Clairvoyance
Claimed form of extrasensory perception From Wikipedia, the free encyclopedia
Claimed form of extrasensory perception From Wikipedia, the free encyclopedia
Clairvoyance (/klɛərˈvɔɪ.əns/; from French clair 'clear' and voyance 'vision') is the claimed ability to acquire information that would be considered impossible to get through scientifically proven sensations, thus classified as extrasensory perception, or "sixth sense".[2][3] Any person who is claimed to have such ability is said to be a clairvoyant (/klɛərˈvɔɪ.ənt/)[4] ('one who sees clearly').
Claims for the existence of paranormal and psychic abilities such as clairvoyance have not been supported by scientific evidence.[5] Parapsychology explores this possibility, but the existence of the paranormal is not accepted by the scientific community.[6] The scientific community widely considers parapsychology, including the study of clairvoyance, a pseudoscience.[7][8][9][10][11][12]
Pertaining to the ability of clear-sightedness, clairvoyance refers to the paranormal ability to see persons and events that are distant in time or space. It can be divided into roughly three classes: precognition, the ability to perceive or predict future events, retrocognition, the ability to see past events, and remote viewing, the perception of contemporary events happening outside the range of normal perception.[13]
Throughout history, there have been numerous places and times in which people have claimed themselves, or others, to be clairvoyant.
In several religions, stories of certain individuals being able to see things far removed from their immediate sensory perception are commonplace, especially within pagan religions where oracles were used. Prophecy often involved some degree of clairvoyance, especially when future events were predicted. This ability has sometimes been attributed to a higher power rather than to the person performing it.

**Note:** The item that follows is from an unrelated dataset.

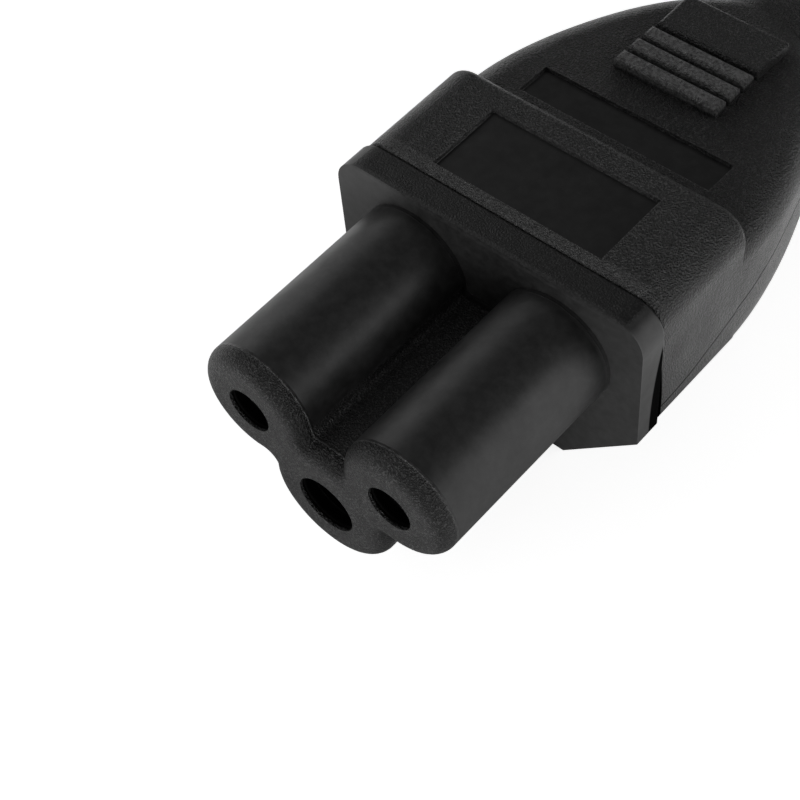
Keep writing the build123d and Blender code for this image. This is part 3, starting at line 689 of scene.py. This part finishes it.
cord_points = list(LEAD_POINTS) + up_points(0, LEFT_STATIONS[1:])
for slot in range(3):
    cord_points += down_points(slot) + up_points(slot + 1)
cord_points += TAIL_POINTS
cord = cord_curve("cord", cord_points)
scene.collection.objects.link(cord)
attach(cord, "root")
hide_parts("cord_lead", "cord_hank", "cord_tail")

# Finishes of the record's material slots
finishes = {
    "hard_plastic": black_plastic(
        "hard_plastic",
        color=0.007,
        roughness=0.38,
        grain_size=0.12,
        grain_depth=0.14,
        pebble_highlight=0.08,
        smooth=0.47,
        smudge=0.015,
        bare=smooth_on_insert,
        extra=insert_lines,
    ),
    "soft_plastic": black_plastic(
        "soft_plastic",
        color=0.004,
        roughness=0.38,
        grain_size=0.13,
        grain_depth=0.32,
        pebble_highlight=0.058,
        smooth=0.36,
        smudge=0.009,
        bare=smooth_on_body,
        extra=body_lines,
    ),
    "cord_jacket": black_plastic("cord_jacket", 0.008, 0.42, grain_size=0.5, grain_depth=0.012),
    "tie_cloth": black_plastic("tie_cloth", 0.02, 0.85, grain_size=0.4, grain_depth=0.1),
    "plug_plastic": black_plastic("plug_plastic", 0.008, 0.5, grain_size=0.2, grain_depth=0.06),
    "plug_bridge_plastic": black_plastic(
        "plug_bridge_plastic", 0.007, 0.38, grain_size=0.3, grain_depth=0.015
    ),
    "earth_metal": metal("earth_metal", (0.62, 0.6, 0.55), 0.3, 4000),
    "pin_metal": metal("pin_metal", (0.66, 0.64, 0.6), 0.24, 4000),
    # The contacts' brass is painted far darker than brass: painted shade inside the sockets
    "contact_brass": metal("contact_brass", (0.09, 0.065, 0.03), 0.55, 1200),
    "core_brown": colored_plastic("core_brown", (0.2, 0.08, 0.03)),
    "core_blue": colored_plastic("core_blue", (0.03, 0.12, 0.45)),
    "core_green_yellow": colored_plastic("core_green_yellow", (0.05, 0.3, 0.05), stripe=(0.6, 0.5, 0.03)),
    "copper": metal("copper", (0.8, 0.42, 0.25), 0.3, 5000),
}
cord.data.materials.append(finishes["cord_jacket"])
slot_of = {row["node"]: row["material_slot"] for row in frame["record"]["subparts"]}
for name, node in nodes.items():
    node.data.materials.clear()
    node.data.materials.append(finishes[slot_of[name]])

bpy.context.view_layer.update()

A number of Christian saints were said to be able to see or know things that were far removed from their immediate sensory perception as a kind of gift from God, including Charbel Makhlouf, Padre Pio and Anne Catherine Emmerich in Catholicism and Gabriel Urgebadze, Paisios Eznepidis and John Maximovitch in Orthodoxy. Jesus Christ in the Gospels is also recorded as able to know things far removed from his immediate human perception. Some Christians today also share the same claim.[citation needed]
In Jainism, clairvoyance is regarded as one of the five kinds of knowledge. The beings of hell and heaven (devas) are said to possess clairvoyance by birth. According to Jain text Sarvārthasiddhi, "this kind of knowledge has been called avadhi as it ascertains matter in downward range or knows objects within limits".[14]
Rudolf Steiner, famous as a clairvoyant himself,[15][16] claimed that it is easy for a clairvoyant to confuse their own emotional and spiritual being with the objective spiritual world.[17][18]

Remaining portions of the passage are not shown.